Clinical proteomic biomarker discovery using blood plasma is limited by the presence of many highly abundant proteins. Single-shot LC-MS of undepleted plasma typically yields 200-300 proteins so strategies involving depletion of abundant proteins and peptide fractionation have been necessary to regularly exceed this barrier. These strategies are not recommended for clinical studies that require analysis of hundreds of samples as they introduce variance due to sample processing and consume significant acquisition time, have increased costs and complicate data analysis.
LC-MS of whole blood is not favoured due to the very high concentrations of haemoglobin and structural proteins in red blood cell membranes. Proteomic analyses of dried blood spots have been reported but typically offer no improvement over undepleted plasma analysis.

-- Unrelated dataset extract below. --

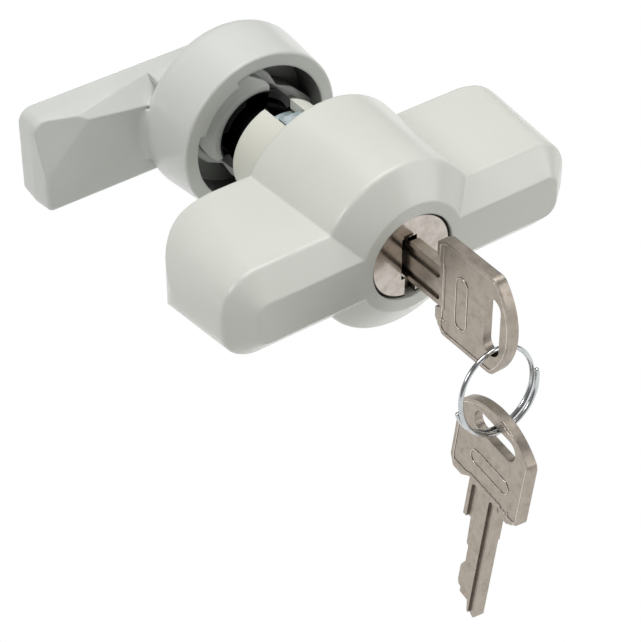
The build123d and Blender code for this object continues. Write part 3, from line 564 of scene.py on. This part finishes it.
# 1 for the camera's rays and for rays by way of metal or glass, 0 for all other light
def seenDirectly(graph):
    path = [graph.add("ShaderNodeLightPath", out=name)
            for name in ("Is Camera Ray", "Is Glossy Ray", "Is Transmission Ray")]
    return (path[0] + path[1] + path[2]).ceiling(1.0)


def makeStudio(look):
    line = np.linspace(-0.5, 0.5, look["floorLines"]) * look["floorSize"]
    x, y = np.meshgrid(line, line, indexing="ij")
    floor = gridSurface("studioFloor", np.stack([x, y, np.full(x.shape, look["floorZ"])], -1))
    graph = Graph(bpy.data.materials.new("paleFloor"))
    matt = graph.add("ShaderNodeBsdfDiffuse", None, {"Color": (*look["floorColour"], 1.0)})
    white = graph.add("ShaderNodeEmission", None, {"Color": (1, 1, 1, 1), "Strength": 1.0})
    graph.surface(graph.add("ShaderNodeMixShader", None, {0: seenDirectly(graph), 1: matt, 2: white}))
    floor.data.materials.append(graph.holder)

    sky = Graph(bpy.data.worlds.new("studioWorld"), "ShaderNodeOutputWorld")
    bpy.context.scene.world = sky.holder
    up = sky.axes(sky.add("ShaderNodeTexCoord", out="Generated"))[2]
    light = look["domeLow"] + up.ramp(*look["domeRamp"]) * (look["dome"] - look["domeLow"])
    soft = sky.add("ShaderNodeBackground", None, {"Color": (1, 1, 1, 1), "Strength": light})
    white = sky.add("ShaderNodeBackground", None, {"Color": (1, 1, 1, 1), "Strength": 1.0})
    fromCamera = sky.add("ShaderNodeLightPath", out="Is Camera Ray")
    sky.surface(sky.add("ShaderNodeMixShader", None, {0: fromCamera, 1: soft, 2: white}))

    for lamp in look["lamps"]:
        data = bpy.data.lights.new(lamp["name"], "AREA")
        data.shape = "DISK"
        data.size = lamp["size"]
        data.energy = lamp["power"]
        item = bpy.data.objects.new(lamp["name"], data)
        bpy.context.scene.collection.objects.link(item)
        item.location = lamp["place"]
        aim = Vector(lamp["aim"]) - Vector(lamp["place"])
        item.rotation_euler = aim.to_track_quat("-Z", "Y").to_euler()
    bpy.context.scene.view_settings.view_transform = "Standard"


makeStudio(studio)
print("studio ready")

We explored the use of volumetric absorptive microsampling (VAMS) device (MITRA, Neoteryx Inc.) which can collect microliter volumes of blood from a fingerprick with high repeatability. The VAMS device enables highly abundant blood proteins to be depleted through washing, while retaining other less abundant proteins, including those commonly detected from undepleted plasma. We showed that up to 1,600 proteins can be robustly detected in single-shot DDA runs with acceptable CV% <15% using an Orbitrap HFX with 90min LC gradient. Various washing reagents were tested to establish optimal conditions. We applied the VAMS devices to analyse whole blood pellets which had been frozen for many years, demonstrating utility of this approach for archival specimens which would be otherwise refractory to conventional proteomic analysis. Use of VAMS devices may be of interest for biomarker discovery as it offers the ability to sample plasma proteins and cellular proteins originating from shed somatic cells, leukocytes and erythrocytes in a simple, single-shot workflow from a small volume of self-collected donor blood.